Dataset excerpt:
***

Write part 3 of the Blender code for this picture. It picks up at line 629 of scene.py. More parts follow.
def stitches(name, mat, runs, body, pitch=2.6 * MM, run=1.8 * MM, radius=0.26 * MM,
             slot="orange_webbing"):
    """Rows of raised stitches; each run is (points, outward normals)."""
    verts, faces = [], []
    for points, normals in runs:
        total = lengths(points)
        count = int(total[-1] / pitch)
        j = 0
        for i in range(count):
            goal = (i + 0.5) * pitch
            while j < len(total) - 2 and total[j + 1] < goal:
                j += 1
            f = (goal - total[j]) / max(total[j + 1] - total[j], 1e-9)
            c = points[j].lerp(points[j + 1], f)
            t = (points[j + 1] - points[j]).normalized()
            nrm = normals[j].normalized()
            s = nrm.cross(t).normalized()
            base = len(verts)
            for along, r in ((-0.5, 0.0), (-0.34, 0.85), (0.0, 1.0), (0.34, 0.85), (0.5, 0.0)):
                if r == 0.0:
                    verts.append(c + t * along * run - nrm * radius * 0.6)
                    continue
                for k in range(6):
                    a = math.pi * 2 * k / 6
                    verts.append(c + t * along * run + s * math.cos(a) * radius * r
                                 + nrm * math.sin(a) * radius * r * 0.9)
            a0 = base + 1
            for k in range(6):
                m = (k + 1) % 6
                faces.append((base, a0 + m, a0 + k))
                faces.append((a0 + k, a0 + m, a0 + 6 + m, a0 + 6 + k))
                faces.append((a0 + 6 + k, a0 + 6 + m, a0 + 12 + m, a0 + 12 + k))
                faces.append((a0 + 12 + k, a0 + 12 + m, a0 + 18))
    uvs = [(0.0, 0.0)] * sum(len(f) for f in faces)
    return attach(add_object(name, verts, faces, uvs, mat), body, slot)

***

Goal:
Reproduce the data, keeping every line exactly the same.

Finished task:
Write part 3 of the Blender code for this picture. It picks up at line 629 of scene.py. More parts follow.
def stitches(name, mat, runs, body, pitch=2.6 * MM, run=1.8 * MM, radius=0.26 * MM,
             slot="orange_webbing"):
    """Rows of raised stitches; each run is (points, outward normals)."""
    verts, faces = [], []
    for points, normals in runs:
        total = lengths(points)
        count = int(total[-1] / pitch)
        j = 0
        for i in range(count):
            goal = (i + 0.5) * pitch
            while j < len(total) - 2 and total[j + 1] < goal:
                j += 1
            f = (goal - total[j]) / max(total[j + 1] - total[j], 1e-9)
            c = points[j].lerp(points[j + 1], f)
            t = (points[j + 1] - points[j]).normalized()
            nrm = normals[j].normalized()
            s = nrm.cross(t).normalized()
            base = len(verts)
            for along, r in ((-0.5, 0.0), (-0.34, 0.85), (0.0, 1.0), (0.34, 0.85), (0.5, 0.0)):
                if r == 0.0:
                    verts.append(c + t * along * run - nrm * radius * 0.6)
                    continue
                for k in range(6):
                    a = math.pi * 2 * k / 6
                    verts.append(c + t * along * run + s * math.cos(a) * radius * r
                                 + nrm * math.sin(a) * radius * r * 0.9)
            a0 = base + 1
            for k in range(6):
                m = (k + 1) % 6
                faces.append((base, a0 + m, a0 + k))
                faces.append((a0 + k, a0 + m, a0 + 6 + m, a0 + 6 + k))
                faces.append((a0 + 6 + k, a0 + 6 + m, a0 + 12 + m, a0 + 12 + k))
                faces.append((a0 + 12 + k, a0 + 12 + m, a0 + 18))
    uvs = [(0.0, 0.0)] * sum(len(f) for f in faces)
    return attach(add_object(name, verts, faces, uvs, mat), body, slot)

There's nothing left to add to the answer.